5. How much does digital forensics cost?
Costs vary widely depending on the investigation's scope, complexity, and urgency. Small investigations might cost a few thousand dollars, while large-scale breach investigations can cost hundreds of thousands or more. Many organizations maintain in-house capabilities to reduce costs.
6. Can forensic investigators access encrypted data?
Encryption presents significant challenges for forensic investigators. Without the decryption key or password, encrypted data may be impossible to access. However, investigators may find encryption keys in memory, recover unencrypted versions of files, or use other investigative techniques to work around encryption.
7. What is the difference between digital forensics and cybersecurity?
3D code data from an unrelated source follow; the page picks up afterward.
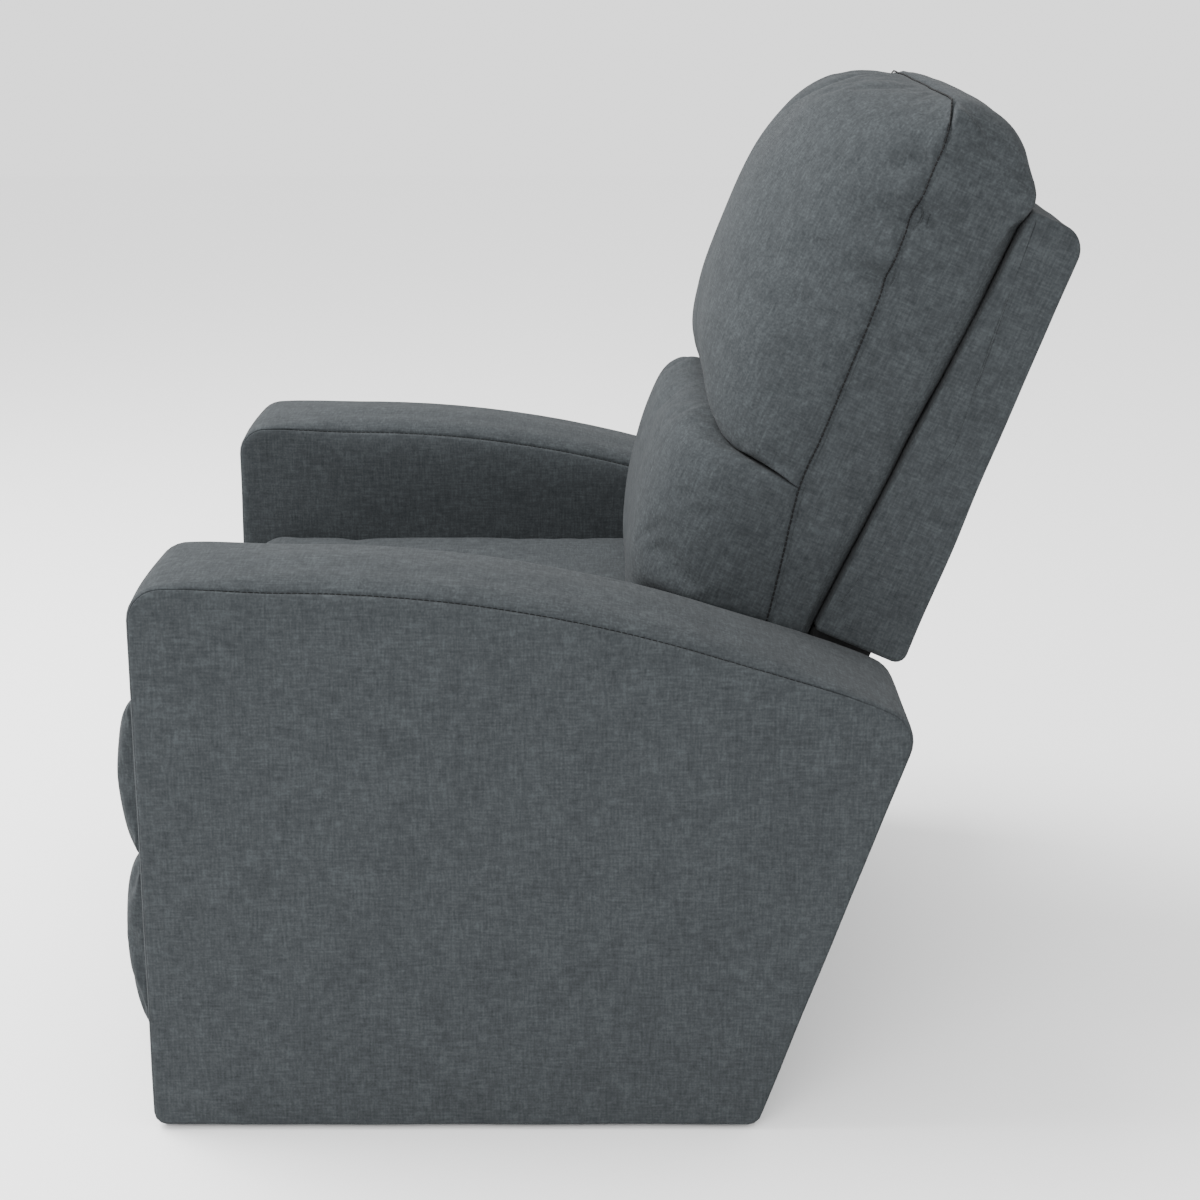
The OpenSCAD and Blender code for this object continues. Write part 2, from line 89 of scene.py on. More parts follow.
def curve_through(points, count):
    """A smooth curve through a few points, cut into equal steps."""
    points = np.array(points, float)
    ends = np.vstack([2 * points[0] - points[1], points, 2 * points[-1] - points[-2]])
    t = np.linspace(0, 1, 24, endpoint=False)[:, None]
    fine = []
    for a, b, c, d in zip(ends, ends[1:], ends[2:], ends[3:]):
        fine.append(0.5 * (2 * b + (c - a) * t + (2 * a - 5 * b + 4 * c - d) * t**2
                           + (3 * b - a - 3 * c + d) * t**3))
    return even_steps(np.vstack(fine + [points[-1:]]), count)


def rounded_outline(corners, count):
    """A closed outline in a plane. Each corner is a point and the radius of its round."""
    path = []
    total = len(corners)
    for i, (point, radius) in enumerate(corners):
        p = np.array(point, float)
        if radius == 0:
            path.append(p)
            continue
        back = np.array(corners[i - 1][0], float) - p
        on = np.array(corners[(i + 1) % total][0], float) - p
        back, on = back / np.linalg.norm(back), on / np.linalg.norm(on)
        half = math.acos(float(np.clip(back @ on, -1, 1))) / 2
        reach = radius / math.tan(half)
        middle = (back + on) / np.linalg.norm(back + on) * radius / math.sin(half) + p
        start, end = p + back * reach - middle, p + on * reach - middle
        swing = math.pi - 2 * half
        side = 1 if start[0] * end[1] - start[1] * end[0] > 0 else -1
        for k in range(13):
            a = side * swing * k / 12
            path.append(middle + [start[0] * math.cos(a) - start[1] * math.sin(a),
                                  start[0] * math.sin(a) + start[1] * math.cos(a)])
    return even_steps(np.array(path), count, closed=True)


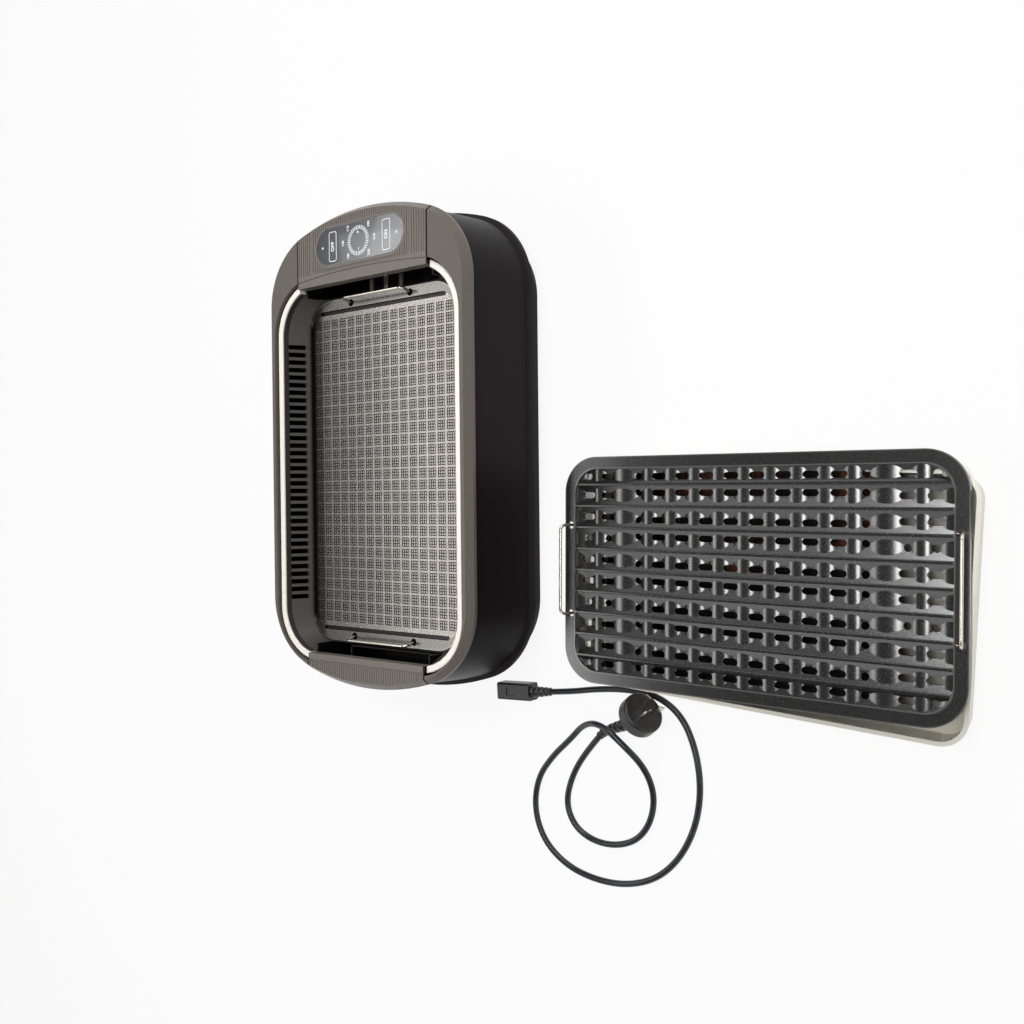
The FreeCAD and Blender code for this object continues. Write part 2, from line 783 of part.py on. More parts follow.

Cybersecurity focuses on preventing and defending against threats in real-time, while digital forensics is investigative and retrospective, examining what happened after an incident. However, they're complementary disciplines that often work together in incident response.
8. Are forensic investigation findings admissible in court?
When conducted properly following established procedures and maintaining chain of custody, digital forensic evidence is admissible in court. Investigators must document their methods thoroughly and be prepared to testify about their findings and processes.
9. Can digital forensics detect insider threats?
Yes, digital forensics is highly effective at investigating insider threats. By analyzing user activity logs, file access records, email communications, and data transfers, investigators can identify unauthorized access, data theft, or policy violations by employees or contractors.
10. How can organizations prepare for potential forensic investigations?
Organizations should implement comprehensive logging and monitoring, establish clear data retention policies, document their IT infrastructure and systems, develop incident response plans, train staff on evidence preservation, and consider retaining forensic expertise either in-house or through external partnerships.